CP: Yes, ransomware is so prevalent.

RM: That’s right. I’m digressing, but security as a technology is unique, it always keeps evolving. Security is the only domain where there are good guys who are trying to use the technology in its given state to protect, and there are bad guys who have access to the same technology and they’re trying to get in. That’s the only piece where, no matter what the technology is, you know it’s always going to be a cat-and-mouse game.

CP: We’re short on time, but can you touch on X-Ray?

[Editor’s Note: Nutanix X-Ray is an automated benchmarking tool that enables IT or a CSP to continually evaluate the performance and availability of applications and infrastructure under real-world conditions.]

RM: X-Ray is our effort to make sure we are an honest company. This is something that’s a personal pet peeve of mine. With a lot of technology companies, the marketing is so over the top you can’t tell who does what any more. You go to the web site and everyone starts with, “We are making a better world.”

I get it, but can I get something below that?
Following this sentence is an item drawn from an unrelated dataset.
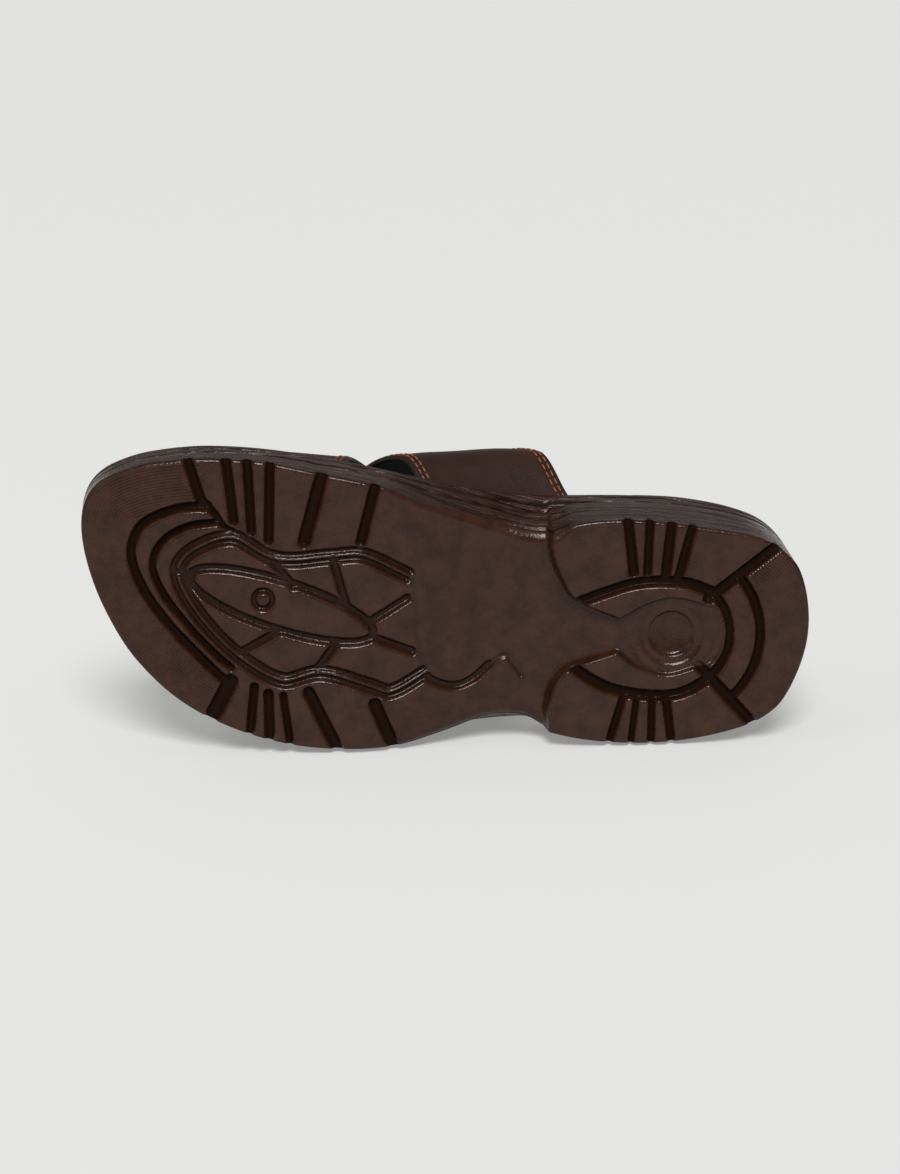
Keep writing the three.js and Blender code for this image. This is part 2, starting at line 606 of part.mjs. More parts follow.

X-Ray is a tool that lets customers benchmark Nutanix against other vendors. It’s not just the classic speeds and feeds. This is what I think is the ultimate head fake: How many customers’ genuine problem is that ‘I’m at 400 microseconds or 453 microseconds of latency?’ That’s not their problem. Their problem is much, much, much bigger, about larger trends that are happening.

And if you go to the vendor, the benchmarking tools are ‘Oh, you’re at 452, I came in at 420.’

It’s an attempt to refocus attention. Yes, performance is important, but it’s one dimension of several that are equally important.

CP: X-Ray is a good selling tool for your partners.

RM: Yes. As in any sort of technology shift, how do you separate the signal from the noise?

It’s an attempt to tell the customer, “Look, we want to be very open, much like we have been with our technology with the Nutanix label. Everything’s open, we’re going to tell you exactly what the tool does, and we’ll let you be the ultimate arbiter.”